One thousand and one years ago, on 9 Tammuz 4685, corresponding to 925 CE, the southern Italian city of Oria was shaken by a Fatimid invasion that brought heavy destruction. Ten rabbis and community leaders were killed for sanctifying God’s name, and a boy named Shabbatai Donnolo was taken captive.
Oria was then a thriving center of Torah learning in southern Italy, but the attack devastated one of the most prestigious Jewish communities in the diaspora. After some time, Donnolo’s family managed to ransom him in Taranto, and he returned to his people.
Donnolo went on to become one of the most influential figures in medieval Jewish history. He became the first Jew in Europe to write medical books in Hebrew, breaking ground in medicine and anatomy, and his best-known work, "Hakhmoni," is a commentary on Sefer Yetzirah that includes ideas in astronomy and anatomy. He was also among the first to place the concept of “man as a small world” at the center of Jewish thought.
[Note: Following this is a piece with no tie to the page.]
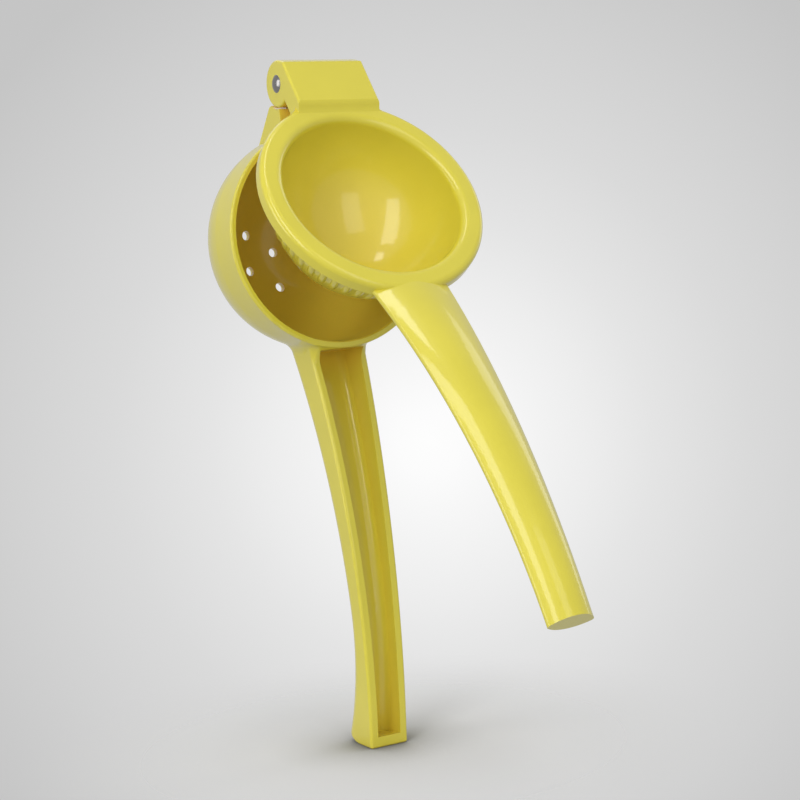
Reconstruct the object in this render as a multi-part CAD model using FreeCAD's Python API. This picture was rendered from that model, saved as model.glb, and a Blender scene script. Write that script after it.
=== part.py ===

Rashi later cited him in his commentary on the Babylonian Talmud, tractate Eruvin, on the seven stars, writing, "And Rabbi Shabbtai Donnolo, the physician, of blessed memory, explained this well in his book Hakhmoni." The article says Donnolo sought wisdom from sages in India, Babylonia, and among Muslims, concluded that astronomy does not conflict with Torah, and left a legacy remembered both in Jewish sources and in memorials in Oria and Jaffa, including a street and hospital named for him.